Asclépiade : les producteurs peinent à fournir
SAINT-ADELPHE — Pour la première fois dans l’histoire de l’agriculture, une moissonneuse est entrée dans un champ au cours de l’automne pour y récolter… des follicules d’asclépiades.
Le président de la Coopérative Monark, Daniel Allard, était aux commandes de l’engin. « On en est encore à faire des ajustements », explique-t-il après un passage dans le champ d’asclépiades de son ami et cofondateur de la coopérative, Jacques Gauthier, producteur de céréales de Saint-Adelphe.
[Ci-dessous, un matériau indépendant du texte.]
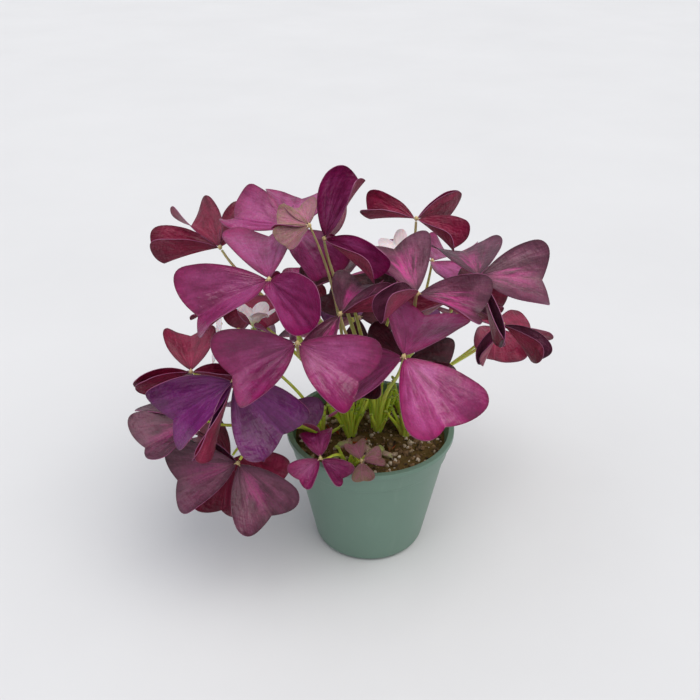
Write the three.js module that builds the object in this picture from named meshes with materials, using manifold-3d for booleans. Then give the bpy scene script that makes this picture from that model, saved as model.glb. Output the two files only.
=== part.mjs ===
// Purple shamrock, Oxalis triangularis, growing in a four inch nursery pot.
// Millimetres, +Z up. The origin is the centre of the underside of the pot, and
// -Y is the side that the plant turns its fullest leaves to.

import * as THREE from 'three';
import { mergeVertices } from 'three/addons/utils/BufferGeometryUtils.js';
import Module from 'manifold-3d';

const wasm = await Module();
wasm.setup();

// ---- driving dimensions -------------------------------------------------

const POT_HEIGHT = 82;
const POT_RIM_RADIUS = 52;
const POT_BASE_RADIUS = 34.5;
const POT_WALL = 1.6;
const POT_FLOOR = 2.4;
const POT_EDGE_ROUND = 4;
const COLLAR_HEIGHT = 15;
const COLLAR_STEP = 0.9;
const LIP_HEIGHT = 3.2;
const LIP_STEP = 0.9;
const POT_SIDES = 48;
const EDGE_CHAMFER = 0.8;
const FLOOR_CORNER = 2;
const ROUND_STEPS = 4;
const DRAIN_COUNT = 6;
const DRAIN_RADIUS = 3.5;
const DRAIN_CIRCLE = 24;
const HOLE_SIDES = 12;

const GAP = 0.3;
const SOIL_TOP = 72.5;
const MOUND_HEIGHT = 1.3;
const MOUND_SPACING = 5.5;
const RIPPLE_SPACING = 3.8;
const RIPPLE_SHARE = 0.7;
const SOIL_RINGS = 7;
const SOIL_SIDES = 30;
const SOIL_SHOULDER = 3;

const CORM_RADIUS = 4.6;
const CORM_HEIGHT = 13;
const CORM_SINK = 1.5;
const CORM_ROOM = 1.4;
const CORM_SIDES = 8;
const CORM_BANDS = 6;
const CROWN_DEPTH = 3;
const CROWN_RADIUS = 2.2;

const STALK_RADIUS = 0.85;
const STALK_SIDES = 5;
const STALK_STEPS = 8;
const KNOB_RADIUS = 1.7;
const LEAST_RISE = 45;
const RISE_UPRIGHT = 0.55;
const START_LEAN = 0.06;
const ARRIVAL_LEAN = 0.22;

const BLADE = 0.7;
const LEAST_LEAN = 0.5;
const PEDICEL_RADIUS = 0.6;
const PEDICEL_STEPS = 3;
const PEDICEL_ARCH = 1;
const FORK_RADIUS = 1.2;
const CALYX = 3.4;
const CALYX_SIDES = 6;
const CALYX_BANDS = 4;

const PETAL = 0.6;
const PETALS = 5;
const PETAL_STEPS = 4;
const PETAL_RINGS = [0.08, 0.4, 0.72, 1];
const PETAL_DIP = 0.38;
const PETAL_FLARE = 0.6;
const THROAT_RADIUS = 1.3;
const LEAFLET_START = 1;
const DROOP = 15;
const LEAFLET_NOTCH = 0.93;
const LOBE_HALF_WIDTH = 0.59;
const CUP = 10;

const COLOURS = {
  pot: { color: '#6f8f80', roughness: 0.42, metalness: 0 },
  soil: { color: '#3a2c22', roughness: 0.95, metalness: 0 },
  stalk: { color: '#a9b868', roughness: 0.5, metalness: 0 },
  magenta: { color: '#8f2f6d', roughness: 0.55, metalness: 0 },
  violet: { color: '#69246b', roughness: 0.55, metalness: 0 },
  dusk: { color: '#6f4560', roughness: 0.6, metalness: 0 },
  crimson: { color: '#6b1432', roughness: 0.6, metalness: 0 },
  young: { color: '#9a6a72', roughness: 0.6, metalness: 0 },
  petal: { color: '#ead9de', roughness: 0.6, metalness: 0 },
};

// ---- where things stand ---------------------------------------------------

// Corms in the soil. Each sends up the stalks of its own leaves and flowers.
const CLUSTERS = {
  west: { x: -30, y: 2 },
  northwest: { x: -22, y: 24 },
  middle_left: { x: -12, y: 4 },
  middle: { x: 5, y: 6 },
  east: { x: 22, y: 4 },
  northeast: { x: 22, y: 24 },
  north: { x: 0, y: 30 },
  front: { x: -14, y: -28 },
};

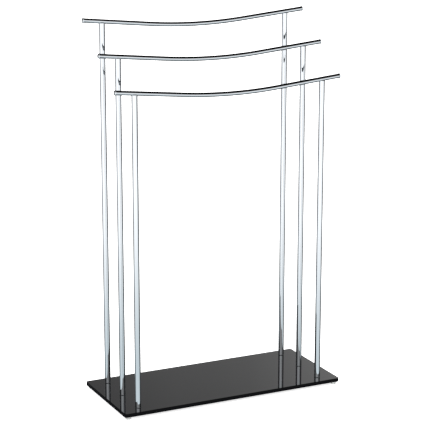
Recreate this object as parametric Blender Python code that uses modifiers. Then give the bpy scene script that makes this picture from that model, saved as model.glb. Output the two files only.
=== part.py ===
"""Free-standing towel stand: three chromed tube frames on a black glass base.

Each frame is two straight posts and one rail bent into a shallow smile. The frames
stand one behind the other and step up towards the back. Every post is drawn down onto
the glass by a screw from below.

Metres, +Z up. X runs along the rails, -Y is the front (the lowest rail), and the
origin is on the floor under the middle of the base.
"""

import bmesh
import bpy
from math import cos, pi, radians, sin, sqrt, tan
from mathutils import Matrix

MM = 0.001
GAP = 0.3 * MM                      # clearance left between touching pieces

# Base plate
PLATE_X = 500 * MM
PLATE_Y = 220 * MM
PLATE_T = 8 * MM
PLATE_CORNER_R = 6 * MM
PLATE_ARRIS = 0.8 * MM
FOOT_H = 6 * MM
FOOT_R = 6.3 * MM
FOOT_SHOULDER_R = 6.05 * MM         # where the foot starts to round in to its sole
FOOT_SHOULDER_H = 0.85 * MM
FOOT_SOLE_R = 5.35 * MM
FOOT_INSET = 10 * MM                # foot centre from each edge of the plate

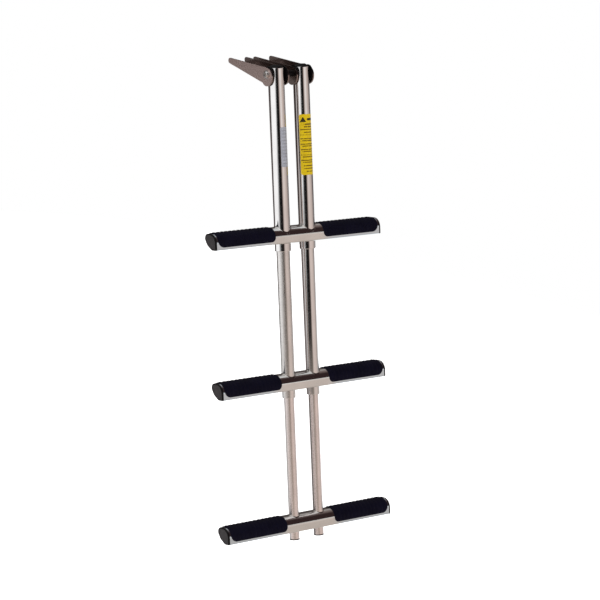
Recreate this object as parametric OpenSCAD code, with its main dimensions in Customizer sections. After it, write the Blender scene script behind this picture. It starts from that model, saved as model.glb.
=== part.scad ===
// Three-step telescoping boarding ladder on two deck brackets, in mm.
// +Z is up from the deck, +X runs along the steps and +Y points inboard.
// The origin is the centre of the four deck holes, on the deck.

/* [Ladder] */
// Angle between the hanging ladder and the vertical
lean = 18.5; // [16:0.5:20]
// Distance between the two upright centres
upright_spacing = 56; // [52:1:60]
// Pivot to the middle of the top step
top_step_drop = 294.8; // [280:0.2:310]
// Top step to middle step, fully extended
middle_drop = 274.5; // [255:0.5:290]
// Middle step to bottom step, fully extended
bottom_drop = 268; // [255:0.5:290]
// Tube left showing below each step
tube_tail = 31; // [27:1:36]

/* [Uprights] */
// Outer tube outside diameter
outer_d = 30; // [29.6:0.1:30.1]
// Middle tube outside diameter
middle_d = 25; // [24:0.5:25.5]
// Lower tube outside diameter
lower_d = 19; // [18:0.5:20]
// Tube wall thickness
tube_wall = 1.5; // [1.2:0.1:1.6]
// Length of the guide bushings at the tube ends
guide_length = 31; // [27:1:36]
// Length of the glide collars at the hidden tube tops
collar_length = 25; // [20:1:30]
// Running gap between nylon and steel, on the radius
glide_gap = 0.1; // [0.05:0.01:0.15]

/* [Steps] */
// Step length over the end caps
step_length = 375; // [345:5:400]
// Height of the step tube section
step_height = 30.1; // [29.7:0.1:30.6]
// Depth of the step tube section, front to back
step_depth = 34.5; // [34.1:0.1:35]
// Thickness of the step tube wall
step_wall = 1.6; // [1.2:0.1:1.6]
// Thickness of the rubber treads
tread_thickness = 1.6; // [1.2:0.1:2]
// Inner end of each tread, from the middle of the step
tread_start = 54.5; // [52:0.5:66]
// Steel left showing between tread and end cap
tread_margin = 3; // [2:0.5:8]
// Thickness of the end cap flange
cap_flange = 3.5; // [2.5:0.5:5]

/* [Deck brackets] */
// Height of the pivot above the deck
pivot_height = 19; // [18.9:0.1:19.6]
// Plate thickness of the brackets
plate = 2.5; // [2:0.1:2.5]
// Bracket length behind the pivot
bracket_reach = 128; // [118:1:140]
// Bracket height at the back end
back_height = 11; // [10:0.5:14]
// Pivot to the middle of the deck holes
pivot_to_holes = 70; // [66:1:74]
// Distance between the two deck holes of a bracket
hole_spacing = 75; // [65:1:80]
// Deck screw hole diameter
hole_d = 6.6; // [5.5:0.1:7]
// Countersink diameter
countersink_d = 12; // [10:0.5:12.5]

/* [Pivot] */
// Pivot bolt diameter
bolt_d = 8; // [7.5:0.1:8.5]
// Thrust washer thickness
thrust_washer = 1.8; // [1.6:0.1:1.9]
// Thrust washer diameter
thrust_d = 30; // [24:1:30]

/* [Hidden] */
$fn = 96;
half_step = step_length / 2 - cap_flange;
half_gap = outer_d / 2 + 2;
outer_face = upright_spacing / 2 + half_gap + plate;
outer_end = -top_step_drop - tube_tail;
middle_step_z = -top_step_drop - middle_drop;
middle_end = middle_step_z - tube_tail;
lower_step_z = middle_step_z - bottom_drop;
lower_end = lower_step_z - tube_tail;
tube_top = 11.4;
top_sweep = norm([outer_d / 2, tube_top]);
middle_top = outer_end + guide_length + 0.2 + collar_length;
lower_top = middle_end + guide_length + 0.2 + collar_length;
bush_r = 6;
bolt_gap = 0.05;
nose_r = 17;
nose_y = 0.7;
nose_z = -5;
tail_r = 5;
tail_y = bracket_reach - tail_r;
tail_z = -pivot_height + back_height - tail_r;
web_y = (outer_d / 2 - (pivot_height - plate) * sin(lean)) / cos(lean) + 0.2;
toe_y = -16.75;
toe_z = -15.8;
heel_y = toe_y + step_depth;
crown_z = toe_z + step_height;
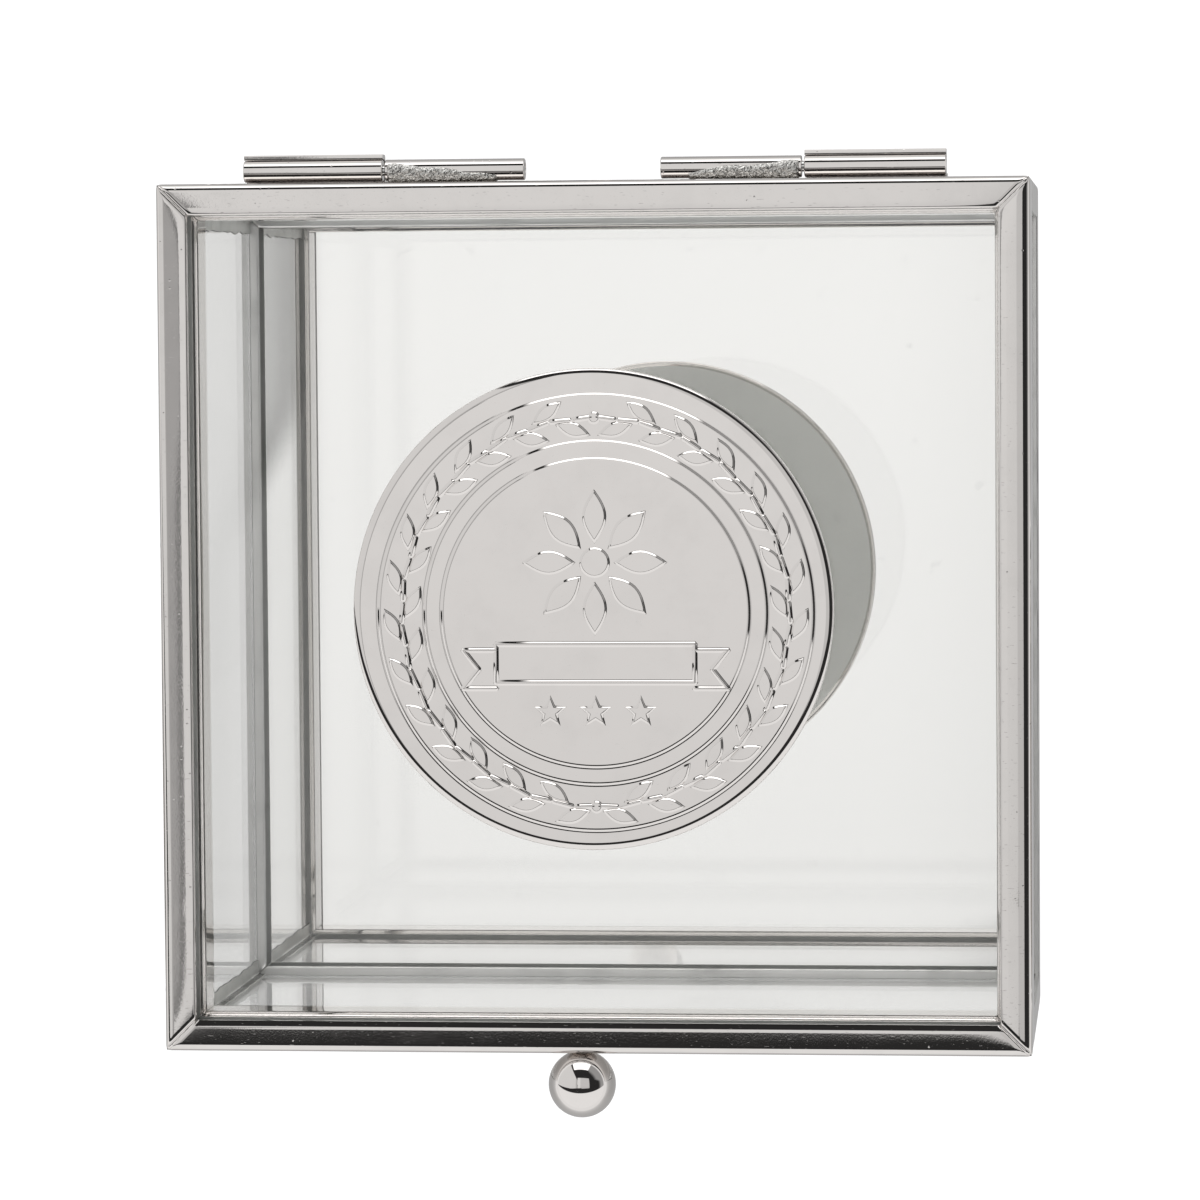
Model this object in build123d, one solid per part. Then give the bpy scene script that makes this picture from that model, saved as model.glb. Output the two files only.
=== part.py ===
"""Square glass trinket box with a hinged glass lid, a mirrored base and a pressed medallion.

Millimetres. X runs to the right, Y from the knob to the hinges, Z up. The origin is the
centre of the underside of the base. Each function below makes one kind of piece, and every
piece is written to its own STEP file.
"""
from build123d import *
from math import cos, hypot, radians, sin
import os

# Overall sizes, over the metal rails
box_width = 80.0
box_depth = 80.0
box_height = 40.0

# Sheet metal of the rails, and the panes that they hold
sheet = 0.45
wall_glass = 2.0
lid_glass = 3.0
mirror_glass = 2.0
pane_play = 0.1
mitre_gap = 0.04

# Reach of the rails over the glass, and their heights
lid_face = 2.9
base_face = 3.4
top_rail_height = 4.6
lid_seat_gap = 0.1
lid_edge_radius = 0.75
base_edge_radius = 0.5
top_edge_radius = 0.8
top_rail_play = 0.2
rail_edge_radius = 0.15
post_leg = 3.0
post_edge_radius = 0.3

# Felt pad under the mirror, flush with the underside of the base rails
pad_edge_gap = 0.3

# Hinges: two pairs of knuckles on a common axis behind the back rails
hinge_inset = 20.7
knuckle_length = 12.9
knuckle_gap = 0.25
knuckle_diameter = 2.0
pin_diameter = 1.0
pin_running_gap = 0.05
hinge_back_gap = 0.15
open_angle = 120.0
stop_gap = 0.1

# Gutter that carries the knuckle of the box
saddle_sheet = 0.45
saddle_play = 0.04
saddle_leaf = 3.0

# Solder between the knuckle of the lid and the back rail of the lid
solder_length = 9.6
solder_offset = 5.9
solder_cover = 0.3
solder_reach = 0.35

# Ball knob on the front rail of the lid
knob_diameter = 6.2
knob_offset = -1.4
knob_flat = 0.1
stud_diameter = 1.4
stud_depth = 2.2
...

Ce dernier s’est lancé dans l’aventure de l’asclépiade l’an dernier; il en a d’abord semé sur 15 hectares, puis sur 10 de plus cette année.
« Notre objectif est de mettre au point une machine qui pourra récolter un hectare à l’heure », explique M. Allard.
En cette fraîche journée d’automne, les deux hommes notent leurs observations sur le comportement de la machine, renseignements qu’ils transmettront aux ingénieurs des compagnies Encore 3 et Protec-Style. Ces entreprises financent le projet de développement afin de faciliter l’approvisionnement en asclépiade. Cette plante, rebaptisée soyer du Québec par ses producteurs, prolifère sur les terres en friche et les bordures de routes; elle était jusqu’à maintenant considérée comme nuisible à l’agriculture. Encore 3 procède actuellement au démarrage d’une usine de traitement et de transformation de l’asclépiade à Saint-Tite pour en faire notamment des absorbants d’hydrocarbures et des produits textiles.
Simultanément, les producteurs travaillent à leur régie de culture. « C’est la première fois qu’on fait cette culture, explique M. Allard. À chaque étape, il faut tâter pour savoir où on met les pieds. Notre objectif est de concevoir une régie de culture sécuritaire qui sera partagée avec tous les producteurs. »
Une récolte insuffisante
Une dizaine de producteurs agricoles, principalement dans les régions de la Mauricie, de l’Estrie, de l’Outaouais et du Bas-Saint-Laurent, ont lancé la Coopérative Monark, du nom du célèbre papillon friand d’asclépiade. Aujourd’hui, la coopérative compte environ 35 membres qui cultivent l’asclépiade sur au moins 10 hectares chacun.
Il faut compter quelque trois ans avant de pouvoir faire une récolte digne de ce nom. Cette année, elle atteindra une vingtaine de tonnes chez les producteurs qui ont semé en 2013. « Ce revenu sera le bienvenu », dit M. Gauthier en souriant. En pleine production, un agri- culteur pourrait obtenir un revenu brut de 2 500 $ l’hectare.
« C’est nettement supérieur à ce qu’on pourrait obtenir avec d’autres cultures, indique le président de la coopérative. Il n’est pas question pour autant de négliger les cultures vivrières. »
L’an prochain, la récolte se fera sur environ 250 hectares. « On nous dit qu’on n’est pas très optimiste si on pense avoir un rendement de deux tonnes à l’hectare », indique M. Allard. Ces projections de récolte ne suffisent toutefois pas à répondre aux besoins de l’industrie. Pour les satisfaire, il faudrait que de 1 000 à 1 500 hectares soient ensemencés dès l’an prochain et que plus de 3 000 hectares le soient d’ici quelques années. « C’est clair qu’on ne pourra pas fournir : l’asclépiade a une période d’implantation de trois ans », reconnaît M. Allard. Il perçoit néanmoins le potentiel socioéconomique de cette filière, qui est en pleine croissance. « Chaque surface de 10 hectares consacrée à la culture de l’asclépiade permet de créer deux emplois, et des emplois, c’est ce qu’il faut pour garder nos jeunes et revitaliser nos régions. »
Le président de la coopérative fait donc le pari que ce ne sont pas seulement les papillons monarques qui feront de l’asclépiade une culture à grande échelle.